- _DIRECTIONS FOR THIS TASK_
Only one stretch of the data below should be repeated: the lines from the line containing "Turn this picture" through the line containing "its maker sews.", inclusive, exactly as they are.

-------- DATA SECTION --------

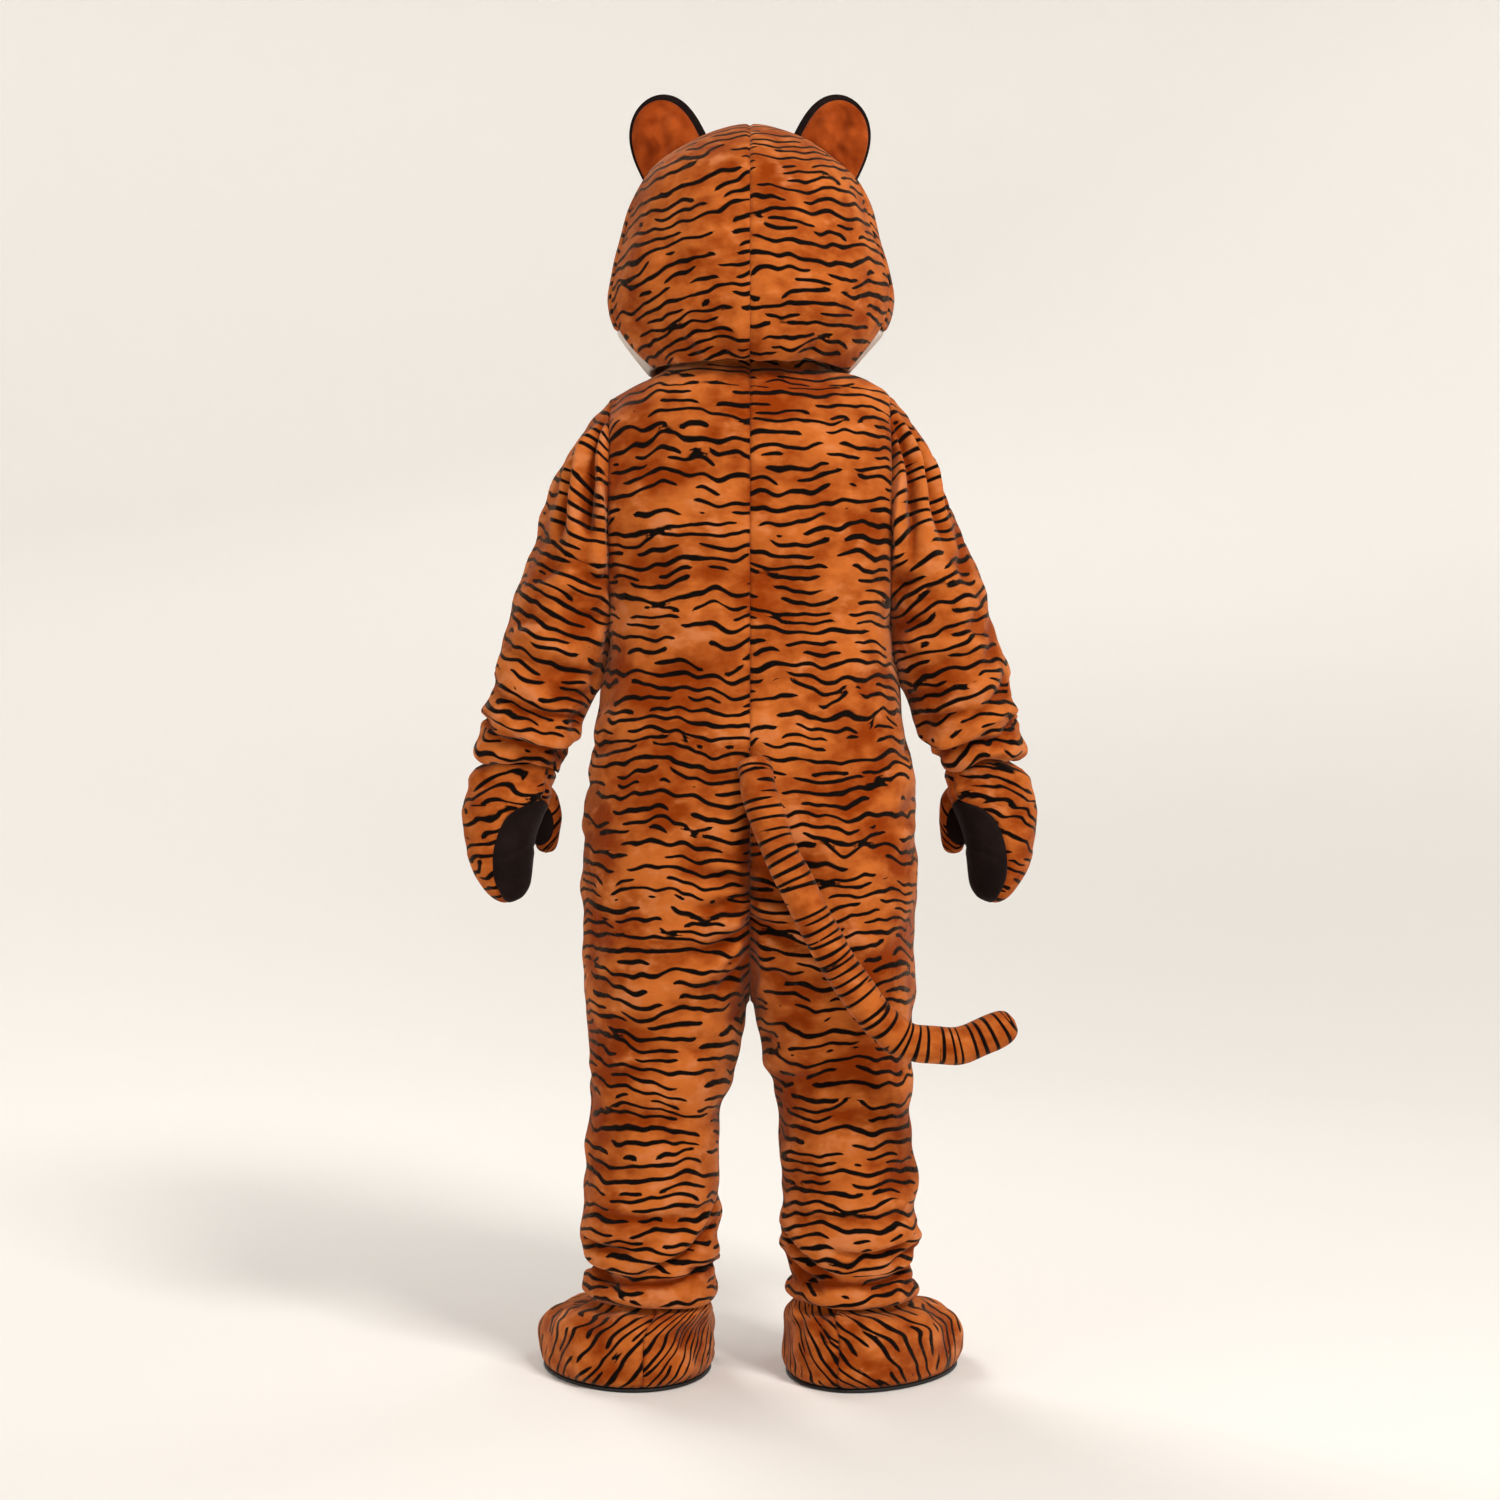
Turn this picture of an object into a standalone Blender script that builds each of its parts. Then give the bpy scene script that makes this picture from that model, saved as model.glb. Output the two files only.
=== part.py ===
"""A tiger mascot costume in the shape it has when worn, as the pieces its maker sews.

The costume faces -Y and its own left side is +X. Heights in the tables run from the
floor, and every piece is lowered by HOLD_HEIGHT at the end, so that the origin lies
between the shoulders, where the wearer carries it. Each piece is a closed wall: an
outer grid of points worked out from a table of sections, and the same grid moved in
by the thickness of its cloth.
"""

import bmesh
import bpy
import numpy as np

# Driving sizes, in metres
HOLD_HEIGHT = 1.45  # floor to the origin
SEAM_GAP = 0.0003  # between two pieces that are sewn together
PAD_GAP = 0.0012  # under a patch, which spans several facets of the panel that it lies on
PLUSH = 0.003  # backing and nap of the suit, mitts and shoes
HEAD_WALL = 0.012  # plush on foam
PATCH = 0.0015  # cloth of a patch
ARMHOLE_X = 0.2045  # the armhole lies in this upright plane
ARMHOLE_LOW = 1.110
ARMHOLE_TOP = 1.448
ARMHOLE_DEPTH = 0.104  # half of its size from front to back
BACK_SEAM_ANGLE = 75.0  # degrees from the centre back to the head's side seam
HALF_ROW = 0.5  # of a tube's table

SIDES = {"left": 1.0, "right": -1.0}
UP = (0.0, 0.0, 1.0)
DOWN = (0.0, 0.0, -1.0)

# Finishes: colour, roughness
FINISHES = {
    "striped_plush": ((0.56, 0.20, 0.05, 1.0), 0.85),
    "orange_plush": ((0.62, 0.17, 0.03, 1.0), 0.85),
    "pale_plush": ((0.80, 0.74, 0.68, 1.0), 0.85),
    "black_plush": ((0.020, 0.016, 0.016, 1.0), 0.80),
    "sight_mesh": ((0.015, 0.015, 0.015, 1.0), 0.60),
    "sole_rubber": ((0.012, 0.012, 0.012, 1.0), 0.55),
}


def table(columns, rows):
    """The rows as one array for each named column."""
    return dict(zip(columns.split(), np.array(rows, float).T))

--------
-------- DATA SECTION --------

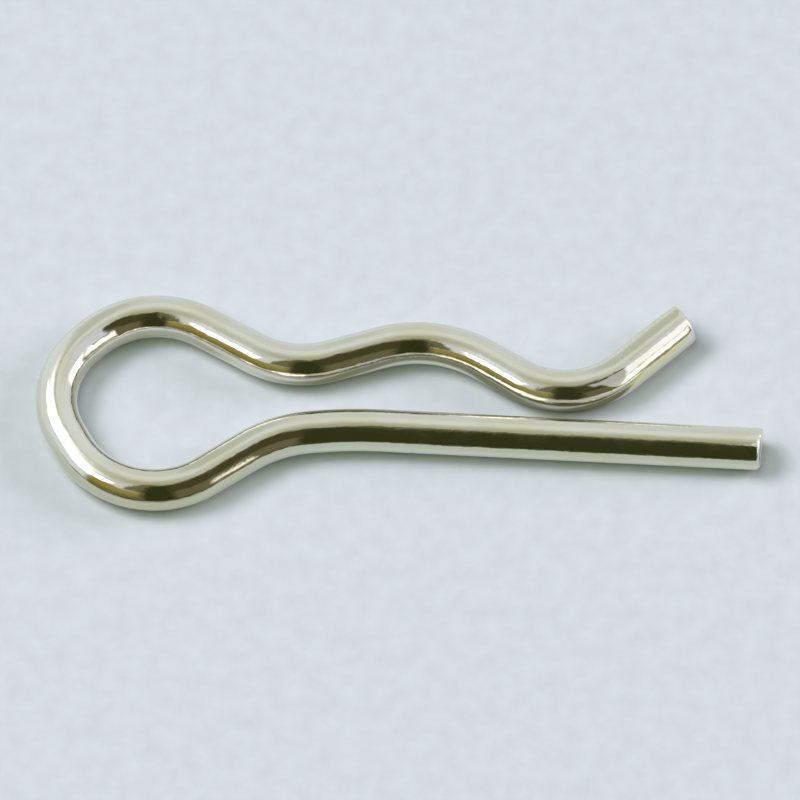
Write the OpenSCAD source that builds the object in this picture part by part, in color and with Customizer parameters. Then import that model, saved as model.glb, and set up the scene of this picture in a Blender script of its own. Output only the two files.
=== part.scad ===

--------

- _WRITTEN SOLUTION_
Turn this picture of an object into a standalone Blender script that builds each of its parts. Then give the bpy scene script that makes this picture from that model, saved as model.glb. Output the two files only.
=== part.py ===
"""A tiger mascot costume in the shape it has when worn, as the pieces its maker sews.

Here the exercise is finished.